What you need to do
Transcribe the material from its first line onward, ending with the line that contains "shank = [(shank_r, -SHANK_REACH" and adding nothing beyond it.

Entries provided

= = = = = = =

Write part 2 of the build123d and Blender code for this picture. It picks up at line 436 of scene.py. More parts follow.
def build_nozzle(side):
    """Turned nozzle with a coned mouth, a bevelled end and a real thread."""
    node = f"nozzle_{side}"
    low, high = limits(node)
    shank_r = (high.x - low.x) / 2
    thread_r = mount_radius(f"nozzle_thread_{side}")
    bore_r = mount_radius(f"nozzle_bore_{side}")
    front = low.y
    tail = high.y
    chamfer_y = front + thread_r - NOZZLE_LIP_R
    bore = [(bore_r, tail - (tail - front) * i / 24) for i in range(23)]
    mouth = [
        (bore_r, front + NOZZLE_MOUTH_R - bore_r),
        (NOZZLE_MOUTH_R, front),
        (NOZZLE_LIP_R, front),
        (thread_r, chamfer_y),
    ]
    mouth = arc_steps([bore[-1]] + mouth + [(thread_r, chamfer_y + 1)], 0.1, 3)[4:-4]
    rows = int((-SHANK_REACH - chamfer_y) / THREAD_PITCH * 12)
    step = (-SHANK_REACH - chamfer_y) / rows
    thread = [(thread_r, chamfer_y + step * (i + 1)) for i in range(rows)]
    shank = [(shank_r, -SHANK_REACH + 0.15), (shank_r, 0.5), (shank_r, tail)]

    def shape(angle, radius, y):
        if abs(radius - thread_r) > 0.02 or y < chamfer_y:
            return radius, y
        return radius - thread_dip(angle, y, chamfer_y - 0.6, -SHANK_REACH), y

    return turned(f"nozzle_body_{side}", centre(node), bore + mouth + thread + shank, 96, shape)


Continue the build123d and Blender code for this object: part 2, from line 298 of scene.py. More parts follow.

= = = = = = =

Response below
Write part 2 of the build123d and Blender code for this picture. It picks up at line 436 of scene.py. More parts follow.
def build_nozzle(side):
    """Turned nozzle with a coned mouth, a bevelled end and a real thread."""
    node = f"nozzle_{side}"
    low, high = limits(node)
    shank_r = (high.x - low.x) / 2
    thread_r = mount_radius(f"nozzle_thread_{side}")
    bore_r = mount_radius(f"nozzle_bore_{side}")
    front = low.y
    tail = high.y
    chamfer_y = front + thread_r - NOZZLE_LIP_R
    bore = [(bore_r, tail - (tail - front) * i / 24) for i in range(23)]
    mouth = [
        (bore_r, front + NOZZLE_MOUTH_R - bore_r),
        (NOZZLE_MOUTH_R, front),
        (NOZZLE_LIP_R, front),
        (thread_r, chamfer_y),
    ]
    mouth = arc_steps([bore[-1]] + mouth + [(thread_r, chamfer_y + 1)], 0.1, 3)[4:-4]
    rows = int((-SHANK_REACH - chamfer_y) / THREAD_PITCH * 12)
    step = (-SHANK_REACH - chamfer_y) / rows
    thread = [(thread_r, chamfer_y + step * (i + 1)) for i in range(rows)]
    shank = [(shank_r, -SHANK_REACH + 0.15), (shank_r, 0.5), (shank_r, tail)]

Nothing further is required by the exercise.